Italian Olive to Be Named for UA Anthropology & Classics Professor

Nov. 22, 2017
Image
The olive naming is the latest Italian honor bestowed upon Regents' Professor of Anthropology David Soren, who also was named an honorary Italian citizen in 1990 for his archaeological contributions to the country
 
By 
Alexis Blue
 

David Soren, a Regents' Professor of Anthropology and Classics at the University of Arizona, has spent more than 30 years working in the Italian region of Umbria, overseeing archaeological excavations, museum projects and the UA's largest study abroad program, Arizona in Orvieto.

Much of his work has taken place in the small town of Lugnano in Teverina, where the community has become so endeared to Soren that the local government led an effort to bestow honorary Italian citizenship upon him in 1990 for his contributions to Italian archaeology.

Now comes another unique Italian honor for the beloved UA faculty member: A new strain of olive, grown in Umbria, will bear his name.

The Soren Olive is currently being cultivated by farmers and is expected to be marketed internationally sometime in the next three to five years.

Soren learned of the honor during a recent trip to Italy, when it was formally announced at a luncheon with community leaders. Among the attendees was Umbria's minister of finance, who presented Soren with a plaque commemorating the naming.

"In Umbria, they are noted for their produce. It's an agricultural state, so they were developing a new strain of olive, and I've been working in the area for so many years they decided to honor me with it," said Soren.

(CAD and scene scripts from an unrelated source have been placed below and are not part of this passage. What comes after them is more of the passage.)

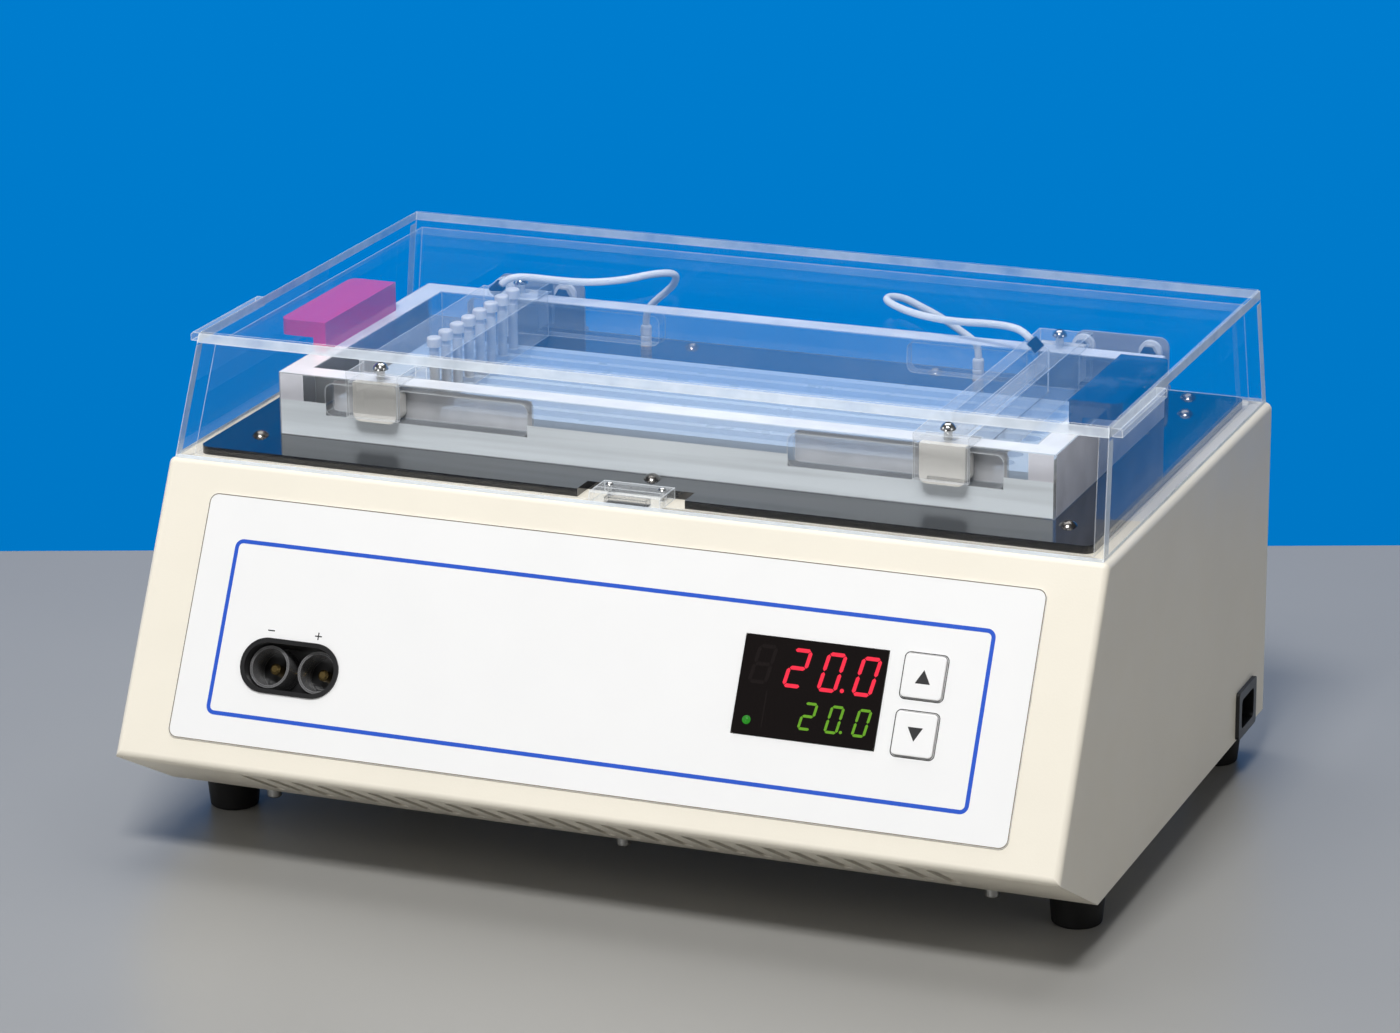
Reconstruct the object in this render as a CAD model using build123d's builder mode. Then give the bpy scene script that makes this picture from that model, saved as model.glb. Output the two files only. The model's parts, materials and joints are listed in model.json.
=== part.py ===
from build123d import *
import os
from math import atan2, cos, degrees, hypot, pi, radians, sin, sqrt, tan

os.makedirs("parts", exist_ok=True)

# Isoelectric focusing unit: a Peltier-cooled bench box with a clear focusing tray under a hinged
# clear lid. Millimetres. +X is right, -Y is the front, +Z is up. The origin is on the bench,
# under the middle of the whole unit.

# Driving sizes of the body
BODY_WIDTH = 357.0
TOP_DEPTH = 206.5
BODY_HEIGHT = 122.0
FRONT_DROP = 98.0
FRONT_REACH = 51.0
UNDERCUT = 45.0
SHEET = 2.0
FOLD_RADIUS = 2.5
FOOT_HEIGHT = 16.0
FRONT_TOP_Y = -80.0
FIT_GAP = 0.25
SOFT_GAP = 0.3

# Driving sizes of the front panel, measured down the slope from its top edge
OVERLAY_INSET = 19.75
OVERLAY_TOP = 11.0
OVERLAY_LENGTH = 90.0
OVERLAY_THICK = 0.5
OVERLAY_CORNER = 3.5
WINDOW_INSET = 98.5
WINDOW_DOWN = 55.9
WINDOW_WIDTH = 52.3
WINDOW_LENGTH = 34.8
WINDOW_PROUD = 0.5
WINDOW_THICK = 3.0
WINDOW_CORNER = 1.0
DISPLAY_MARGIN = 2.0
KEY_OFFSET = 40.0
KEY_UP_DOWN = 46.0
KEY_PITCH = 20.1
KEY_WIDTH = 14.7
KEY_LENGTH = 15.2
KEY_PROUD = 1.1
KEY_DEPTH = 3.2
KEY_CORNER = 1.5
KEY_EDGE = 0.4
KEY_TRAVEL = 0.4
KEY_SWITCH_SIDE = 6.0
BOARD_DEPTH = 9.0
BOARD_THICK = 1.6
BOARD_WIDTH = 90.0
BOARD_LENGTH = 50.0
BOARD_SHIFT = 10.5
POST_DIAMETER = 5.0
SOCKET_INSET = 62.8
SOCKET_DOWN = 71.0
SOCKET_PITCH = 19.0
SOCKET_WIDTH = 38.5
SOCKET_LENGTH = 20.0
SOCKET_LIP = 1.0
SOCKET_LIP_PROUD = 0.6
SOCKET_WALL = 0.7
SOCKET_DEPTH = 16.0
SOCKET_FLOOR = 2.0
SHROUD_DIAMETER = 15.4
SHROUD_WALL = 1.0
SHROUD_INSET = 3.0
PIN_DIAMETER = 4.0
PIN_INSET = 7.5
PIN_TAIL = 6.0
PIN_CHAMFER = 0.8

# Driving sizes of the deck and the cooling stack under it
DECK_SIDE_GAP = 1.2
DECK_SETBACK = 7.8
DECK_BACK_GAP = 2.0
DECK_THICK = 3.0
DECK_CORNER = 4.0
NOTCH_WIDTH = 41.0
NOTCH_DEPTH = 9.7
COOL_END_INSET = 14.0
COOL_SIDE_INSET = 11.5
COOL_THICK = 8.0
COOL_CORNER = 2.0
COOL_GAP = 1.0
FOAM_MARGIN = 12.0
PELTIER_SIDE = 40.0
PELTIER_THICK = 4.0
PELTIER_PITCH = 62.0
PELTIER_COUNT = 4
SINK_END_MARGIN = 5.0
SINK_SIDE_MARGIN = 10.0
SINK_BASE = 8.0
FIN_HEIGHT = 32.0
FIN_THICK = 2.0
FIN_PITCH = 11.5
FIN_EDGE = 5.0
DECK_SCREW_HEAD = 6.5
DECK_SCREW_DOME = 1.9
DECK_SCREW_SHANK = 3.0
DECK_SCREW_LENGTH = 8.0
DECK_SCREW_SIDE_INSET = 15.0
DECK_SCREW_BACK_INSET = 20.0
DECK_SCREW_INNER_X = 50.0
DECK_SCREW_FRONT_SETBACK = 28.0
DECK_SCREW_SIDE_FROM_BACK = 27.5
DECK_SCREW_BACK_EDGE = 6.5
DECK_SOCKET_INSET = 40.75
DECK_SOCKET_SETBACK = 190.0
DECK_SOCKET_DIAMETER = 8.0
DECK_SOCKET_LENGTH = 16.0

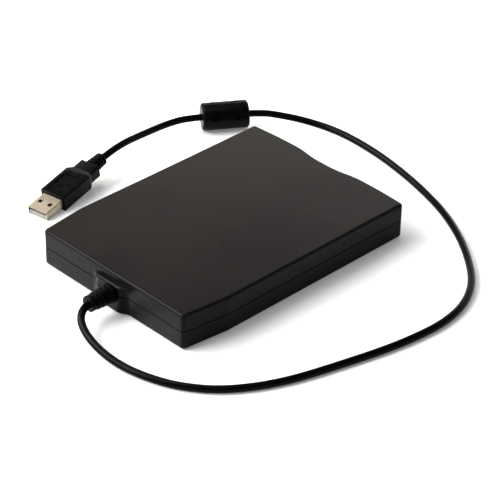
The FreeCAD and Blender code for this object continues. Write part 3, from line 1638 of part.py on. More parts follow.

Located in central Italy, Umbria is one of the world's major centers for olive production, making the olive naming especially significant. It's also a heartwarming honor for Soren, who has come to know Lugnano and its surrounding communities and residents well.

"As you live and work over there in these small agricultural communities, the people are just incredibly wonderful, and that's one of the main reasons I keep doing it, because I want to help them," he said.

Soren says families in Lugnano, which has a population of about 1,600, often recognize him and come up to him on the street to say hello. And when he visits local restaurants, he's greeted with a jovial "Professore!" by staff who know who he is, where he'll want to sit and what he'll order.

Soren first started working in Umbria in 1987, after being invited there by a local cultural association that had heard in the media about his work on the Mediterranean island of Cyprus, where he was studying ancient earthquakes at the time.

"They wrote and said, 'On your way home, stop and see us.' And that's how it all started," he said.

Since then, Soren has published widely on his work in Italy, which currently includes the ongoing excavation of an expansive infant cemetery where the youngest victims of a malaria outbreak were buried in the mid-fifth century. He's also working to establish a museum and exhibition center in Lugnano with help from students in the UA's College of Architecture, Planning and Landscape Architecture. (Read more about that project in the UANews story "UA Teams Up With Italian Town on Museum.")

While Soren himself is admittedly not an olive connoisseur — though he does like olive oil — the significance of the naming is not lost on him.

"It is a great honor because they think agriculturally in Umbria," he said.

Soren, who has been at the UA since 1982, typically makes one or two trips to Italy a year. During the academic year in Tucson, he teaches in the UA's School of Anthropology in the College of Social and Behavioral Sciences, as well as the Department of Religious Studies and Classics in the College of Humanities. He's a favorite among students, as is his ever-present canine companion Lana, an 8-year-old cocker spaniel whose long lashes inspired Soren to name her after legendary film actress Lana Turner.

In addition to the regular UA classes Soren teaches — which this semester include a course on Roman architecture and one on "art and the classical ideal" — he also teaches humanities classes to Tucson community members as part of the Humanities Seminars Program, offered through the College of Humanities.

His work with that program recently earned him, along with UA faculty members Tom Miller and Leslie Tolbert, the program's Superior Teaching Award.

Soren also recently learned that he will receive the Excellence in Undergraduate Teaching Award from the Archaeological Institute of America. The national honor, which recognizes excellence in the teaching of archaeology, will be presented in Boston in January.

As if those accolades weren't enough, Soren has additionally received word that his latest book, "Art, Cinema and Popular Culture," has been accepted for publication. The textbook, a 400-page, illustrated collection of lectures he has given throughout his career, is due out early next year.

Soren is humbled by the recent wave of recognition.

"I've been doing what I do for 45 years," he said. "You go along for years and nothing happens, but this was all quite a surprise."